Every time I’m on the platform I imagine myself jumping onto that third rail, electrocution, and then being smashed to tiny pieces by an oncoming train, or maybe even the other way round, depending on my timing.

It’s not a suicidal thing, that’s incredibly rare for me, I don’t want to die. I can just imagine myself doing it. I feel an urge to do the totally wrong and dangerous.

It’s my imp of the perverse.

It’s a great little story, so go read it.

Anyhow, in order to bulk up this rather brief post, find after the jump, one of my uni essays. It was unassessed, so it’s very ramshackle and vague and wandering. I could rewrite it, but I can’t be arsed. Read the story first, or it’ll ruin it. You may also want to read up on Freud’s Uncanny too. Though the wiki is a bit lacking in the literary dissection. Try the original if you don’t mind a bit of circuitous bafflement.

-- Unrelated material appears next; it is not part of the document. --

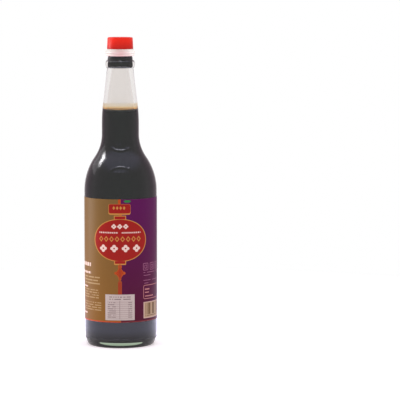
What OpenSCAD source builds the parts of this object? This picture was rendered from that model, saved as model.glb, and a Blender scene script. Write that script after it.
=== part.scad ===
// Tall glass bottle of dark soy sauce with a pour fitment, a red cap, a wrap label and a small facts sticker.
// Millimetres. +Z is up, the origin is the middle of the ring the bottle stands on, and the front faces -Y.

/* [Body] */
// Outside diameter of the straight body
body_d = 72; // [60:0.5:90]
// Height of the straight body's top edge, where the shoulder starts
body_top_z = 154; // [120:1:200]
// Thickness of the glass wall of the body and shoulder
wall = 2.8; // [2:0.1:4]

/* [Base] */
// Outside diameter of the flat ring the bottle stands on
bearing_d = 62.4; // [50:0.2:64]
// Width of that ring
bearing_w = 2.7; // [2:0.1:5]
// Height over which the heel rounds into the body wall
heel_h = 18; // [10:1:24]
// Height of the shallow dome pushed up under the base
push_up = 3.5; // [1:0.5:6]
// Thickness of the glass under the sauce
base_t = 5.5; // [3:0.5:8]
// Share of the rest of the heel's height over which the inside rounds into the wall
inner_heel_share = 0.55; // [0.4:0.05:0.8]

/* [Shoulder and neck] */
// Height of the shoulder, from the body to the neck
shoulder_h = 56; // [45:1:75]
// Share of the shoulder's bend that is its convex lower arc
shoulder_share = 0.6; // [0.4:0.05:0.7]
// Outside diameter of the neck at its foot
neck_d = 36.9; // [32:0.1:44]
// Thickness of the glass wall at the neck's foot
neck_wall = 2.9; // [2:0.1:4]
// Height of the straight lower part of the neck
neck_foot_h = 19.7; // [12:0.1:26]
// Height of the tapered part of the neck
neck_taper_h = 45.8; // [35:0.1:60]
// Outside diameter at the top of the taper
neck_top_d = 26; // [23:0.1:29]
// Length that is rounded off on each side of the taper's start
neck_soften = 18; // [5:1:20]

/* [Mouth] */
// Diameter of the straight bore through the mouth
bore_d = 16.3; // [13:0.1:19]
// Height of the round bead below the mouth
bead_h = 7.6; // [5:0.1:10]
// How far that bead stands out from the top of the taper
bead_out = 1.7; // [0.8:0.1:3]
// Height of the narrowing throat between the bead and the lip ring
throat_h = 4.8; // [3:0.1:8]
// Outside diameter of the lip ring that the pour fitment snaps over
lip_d = 26.6; // [25.5:0.1:28]
// Height of the lip ring
lip_h = 5.4; // [4:0.1:7]
// How far the lip ring overhangs the throat
lip_out = 1.6; // [1.2:0.1:2.2]

/* [Sauce] */
// Height of the sauce's level above the start of the neck's taper
level_rise = 4.5; // [-15:0.5:30]
// Height of the plug of sauce that clings in the bore under the pour fitment
cling_h = 12; // [6:0.5:13]

/* [Pour fitment] */
// Thickness of the white collar's wall outside the lip ring
collar_wall = 1.4; // [1.2:0.1:2.5]
// Thickness of the deck that closes over the lip
deck_t = 1; // [0.8:0.1:2]
// How far the collar reaches down past the lip ring
hook_h = 0.6; // [0.4:0.1:1.2]
// How far its hooked foot reaches in under the lip ring
hook_in = 1.2; // [0.4:0.1:1.2]
// Depth of the closed plug in the bore
plug_h = 5.7; // [3:0.1:7]
// Wall thickness of the plug and the spout
spout_t = 1.2; // [0.8:0.1:2]

/* [Cap] */
// Height of the red cap
cap_h = 11.5; // [10:0.1:15]
// Outside diameter of the cap's foot
cap_d = 26; // [24:0.1:29]
// Draft of the cap's side, the radius it loses from foot to top
cap_draft = 0.5; // [0:0.1:1]
// Thickness of the cap's wall and top
cap_t = 1.6; // [1:0.1:2.5]
// Radius of the cap's rounded top edge
cap_round = 1.1; // [0.5:0.1:2]

/* [Labels] */
// Distance from the top of the heel up to the label's lower edge
label_rise = 8.2; // [2:0.1:30]
// Distance from the start of the shoulder down to the label's upper edge
label_drop = 5.9; // [2:0.1:30]
// Thickness of the label
label_t = 0.15; // [0.1:0.05:0.3]
// Width of the facts sticker along the curve
sticker_w = 29.6; // [20:0.1:50]
// How far round the curve the sticker's middle stands to the right of the front
sticker_shift = -1; // [-20:0.5:20]
// Height of the facts sticker
sticker_h = 25.6; // [15:0.1:40]
// Distance from the label's lower edge up to the sticker's lower edge
sticker_rise = 2.2; // [1:0.1:20]
// Thickness of the sticker
sticker_t = 0.12; // [0.1:0.02:0.3]

/* [Clearances] */
// Gap between the cap's inside and the spout
cap_gap = 0.3; // [0.2:0.05:0.5]
// Room between the top of the spout and the inside of the cap
spout_gap = 1.2; // [0.5:0.1:3]

/* [Hidden] */
$fn = 96;
arc_steps = 12;
edge = 0.4;

body_r = body_d / 2;
bearing_r = bearing_d / 2;
neck_r = neck_d / 2;
neck_top_r = neck_top_d / 2;
bore_r = bore_d / 2;
bead_r = neck_top_r + bead_out;
lip_r = lip_d / 2;
throat_r = lip_r - lip_out;
collar_r = lip_r + collar_wall;
cap_r = cap_d / 2;
cap_in_r = cap_r - cap_draft - cap_t;
label_r = body_r + label_t;

shoulder_top_z = body_top_z + shoulder_h;
taper_z = shoulder_top_z + neck_foot_h;
bead_z = taper_z + neck_taper_h;
throat_z = bead_z + bead_h;
lip_z = throat_z + throat_h;
mouth_z = lip_z + lip_h;
level_z = taper_z + level_rise;
plug_z = mouth_z - plug_h;
collar_z = lip_z - hook_h;
deck_z = mouth_z + deck_t;
cap_top_z = deck_z + cap_h;
label_z = heel_h + label_rise;
label_top_z = body_top_z - label_drop;

// The shoulder bends out of the body in a convex arc and into the neck in a concave one, tangent to each other.
shoulder_in = body_r - neck_r;
shoulder_arcs = (shoulder_in * shoulder_in + shoulder_h * shoulder_h) / (2 * shoulder_in);
shoulder_turn = asin(shoulder_h / shoulder_arcs);
convex_r = shoulder_arcs * shoulder_share;
concave_r = shoulder_arcs - convex_r;

// Points along an arc about c, from angle a0 to angle a1, with radius rx across and ry up.
function oval(c, rx, ry, a0, a1) =
    [for (i = [0 : arc_steps]) let (a = a0 + (a1 - a0) * i / arc_steps) c + [rx * cos(a), ry * sin(a)]];

function arc(c, r, a0, a1) = oval(c, r, r, a0, a1);

// The corner b between a and c, rounded by a curve that leaves both sides at most cut away from b.
function soften(a, b, c, cut) =
    let (
        t = min(cut, 0.49 * norm(a - b), 0.49 * norm(c - b)),
        p = b + (a - b) / norm(a - b) * t,
        q = b + (c - b) / norm(c - b) * t
    )
    [for (i = [0 : arc_steps]) let (s = i / arc_steps)
        (1 - s) * (1 - s) * p + 2 * s * (1 - s) * b + s * s * q];

function reversed(points) = [for (i = [len(points) - 1 : -1 : 0]) points[i]];

// The shoulder's line at a depth inside the glass.
function shoulder(depth) = concat(
    arc([body_r - convex_r, body_top_z], convex_r - depth, 0, shoulder_turn),
    arc([neck_r + concave_r, shoulder_top_z], concave_r + depth, 180 + shoulder_turn, 180));

// Outside of the glass, from the middle of the base out and up to the mouth.
function glass_outside() = concat(
    oval([0, 0], bearing_r - bearing_w, push_up, 90, 0),
    oval([bearing_r, heel_h], body_r - bearing_r, heel_h, -90, 0),
    shoulder(0),
    soften([neck_r, shoulder_top_z], [neck_r, taper_z], [neck_top_r, bead_z], neck_soften),
    oval([neck_top_r, bead_z + bead_h / 2], bead_out, bead_h / 2, -90, 90),
    [[throat_r, lip_z]],
    arc([lip_r - edge, lip_z + edge], edge, -90, 0),
    arc([lip_r - 2 * edge, mouth_z - 2 * edge], 2 * edge, 0, 90));

// Inside of the glass, from the middle of the floor out and up to the mouth.
function glass_inside() =
    let (
        floor_r = bearing_r - wall,
        round_h = (heel_h - base_t) * inner_heel_share,
        foot = [neck_r - neck_wall, shoulder_top_z],
        bend = [neck_r - neck_wall, taper_z],
        throat = [bore_r, bead_z],
        mouth = [bore_r, mouth_z]
    )
    concat(
        oval([0, base_t], floor_r, push_up, 90, 0),
        oval([floor_r, base_t + round_h], body_r - wall - floor_r, round_h, -90, 0),
        [for (p = shoulder(wall)) if (p[0] > foot[0]) p],
        soften(foot, bend, throat, neck_soften),
        soften(bend, throat, mouth, bore_r / 2),
        arc([bore_r + edge, mouth_z - edge], edge, 180, 90));

// What the glass holds between two heights.
module held_inside(low, high) {
    intersection() {
        rotate_extrude() polygon(concat(glass_inside(), [[0, mouth_z]]));
        translate([0, 0, low]) cylinder(r = body_r, h = high - low);
    }
}

// A sheet stuck round a cylinder of radius r, angle degrees wide about the front.
module stuck_sheet(r, low, high, thick, angle) {
    rotate([0, 0, -90 - angle / 2])
        rotate_extrude(angle = angle)
            translate([r, low]) square([thick, high - low]);
}

module glass_bottle() {
    color([0.80, 0.87, 0.83, 0.4])
        rotate_extrude() polygon(concat(glass_outside(), reversed(glass_inside())));
}

module soy_sauce() {
    color([0.10, 0.05, 0.03]) held_inside(0, level_z);
}

// Sauce left in the mouth after pouring, held up against the fitment's plug.
module clinging_sauce() {
    color([0.12, 0.06, 0.04]) held_inside(plug_z - cling_h, plug_z);
}

// White fitment: a collar snapped over the lip ring, a closed plug in the bore and a spout for the cap.
module pour_collar() {
    groove_z = collar_z + 2.5;
    rim_out = 0.4;
    bulge = 0.9;
    spout_r = cap_in_r - cap_gap;
    spout_top_z = cap_top_z - cap_t - spout_gap;
    outside = concat(
        [[lip_r - hook_in, collar_z]],
        oval([collar_r - rim_out - 1.2, collar_z + 1.5], 1.2, 1.5, -80, 35),
        [[collar_r - bulge, groove_z]],
        oval([collar_r - bulge, groove_z + 1.3], bulge, 1.3, -70, 30),
        arc([lip_r - edge, deck_z - 2 * edge], 2 * edge, 20, 90));
    spout = [
        [spout_r, deck_z],
        [spout_r, spout_top_z],
        [spout_r - spout_t, spout_top_z],
        [spout_r - spout_t, deck_z],
        [bore_r - spout_t, deck_z],
        [bore_r - spout_t, plug_z + spout_t],
        [0, plug_z + spout_t]];
    inside = concat(
        [[0, plug_z], [bore_r, plug_z]],
        arc([bore_r + edge, mouth_z - edge], edge, 180, 90),
        reversed(arc([lip_r - 2 * edge, mouth_z - 2 * edge], 2 * edge, 0, 90)),
        [[lip_r, lip_z], [lip_r - hook_in, lip_z]]);
    color([0.95, 0.94, 0.93]) rotate_extrude() polygon(concat(outside, spout, inside));
}

// Red cap: a cup over the spout that stands on the collar's deck.
module cap() {
    top_r = cap_r - cap_draft;
    roof_z = cap_top_z - cap_t;
    color([0.90, 0.16, 0.12]) rotate_extrude() polygon(concat(
        [[cap_in_r, roof_z], [cap_in_r, deck_z]],
        arc([cap_r - edge, deck_z + edge], edge, -90, 0),
        arc([top_r - cap_round, cap_top_z - cap_round], cap_round, 0, 90),
        [[0, cap_top_z], [0, roof_z]]));
}

module wrap_label() {
    color([0.62, 0.47, 0.25]) stuck_sheet(body_r, label_z, label_top_z, label_t, 360);
}

module facts_sticker() {
    low = label_z + sticker_rise;
    degrees_per_mm = 180 / PI / label_r;
    color([0.87, 0.82, 0.81])
        rotate([0, 0, sticker_shift * degrees_per_mm])
            stuck_sheet(label_r, low, low + sticker_h, sticker_t, sticker_w * degrees_per_mm);
}

glass_bottle();
soy_sauce();
clinging_sauce();
pour_collar();
cap();
wrap_label();
facts_sticker();
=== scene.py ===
"""Looks of a tall clear bottle of dark soy sauce with its pour fitment, red cap and paper labels.

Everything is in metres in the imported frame: +Z is up, the bottle stands on z = 0 and the front of
its label faces -Y. Heights and widths come from the frame's boxes. Each class holds the further
sizes of its own piece, and each finish is a small frozen dataclass.
"""

import logging
import math
from dataclasses import dataclass, field
from enum import Enum

import bmesh
import bpy
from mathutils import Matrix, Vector


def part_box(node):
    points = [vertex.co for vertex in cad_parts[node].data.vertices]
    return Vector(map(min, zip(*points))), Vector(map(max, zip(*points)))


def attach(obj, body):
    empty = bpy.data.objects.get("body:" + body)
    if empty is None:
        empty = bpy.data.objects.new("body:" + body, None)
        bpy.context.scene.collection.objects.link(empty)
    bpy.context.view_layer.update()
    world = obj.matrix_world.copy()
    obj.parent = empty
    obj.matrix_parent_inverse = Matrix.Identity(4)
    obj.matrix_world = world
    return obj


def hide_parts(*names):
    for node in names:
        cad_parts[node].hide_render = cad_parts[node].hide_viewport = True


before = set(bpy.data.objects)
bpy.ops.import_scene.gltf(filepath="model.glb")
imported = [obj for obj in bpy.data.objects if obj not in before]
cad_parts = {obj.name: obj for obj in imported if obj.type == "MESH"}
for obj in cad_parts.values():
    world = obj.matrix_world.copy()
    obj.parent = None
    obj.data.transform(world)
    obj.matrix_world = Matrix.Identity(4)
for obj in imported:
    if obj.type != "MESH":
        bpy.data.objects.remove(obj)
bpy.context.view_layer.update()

LOG = logging.getLogger("soy_sauce_bottle")
MM = 0.001
BODY = "root"
TURN = 2 * math.pi
STUDS_ROUND = 88
STEPS_ROUND = 4 * STUDS_ROUND
SHARP = math.radians(38)
SHEET_MAP = "sheet"
GLUE = 0.01 * MM

Outline = list[Vector]
Colour = tuple[float, float, float]
Stops = tuple[tuple[float, Colour], ...]


class Slot(Enum):
    """The record's material slots."""

    GLASS = "clear_glass"
    SAUCE = "dark_sauce"
    WHITE = "white_plastic"
    RED = "red_plastic"
    LABEL = "label_paper"
    STICKER = "sticker_paper"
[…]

If you want to read more about this stuff, I can completely arrogantly recommend my own dissertation, elsewhere on the blog. I’m quite proud of the number of people who end up seeing it because they are looking for large penises. The fools. I also think there’s some great ideas in there. If it was done for anything other than school work, I would’ve ended up writing a book. As it is, the educative imperative just bled my enthusiasm dry.

Ah well.

The Perversity of the Imp of the Uncanny


We have a task before us which must be speedily performed. We know that it will be ruinous to make delay. The most important crisis of our life calls, trumpet-tongued, for immediate energy and action. We glow, we are consumed with eagerness to commence the work, with the anticipation of whose glorious result our whole souls are on fire. It must, it shall be undertaken to-day, and yet we put it off until to-morrow; and why? There is no answer, except that we feel perverse, using the word with no comprehension of the principle.

-The Imp of the Perverse1


In Freud’s essay on the Uncanny, he quotes Jentsch’s summary of uncanny literary effects, noting that ‘in telling a story, one of the most successful devices for easily creating uncanny effects is to leave the reader in uncertainty…and to do it in such a way that his attention is not focused directly upon his uncertainty, so that he may not be led to go into the matter and clear it up immediately.’2 In order to create the uncanny in fiction it seems to be necessary to distract awareness away from the nature of the uncanny itself. It is similarly different to describe or find the uncanny in literature as the looking for it makes it harder to find. This concealed uncanny, that is a feeling induced by the discovering of the hidden and uncertain, is part of the strange power of the uncanny.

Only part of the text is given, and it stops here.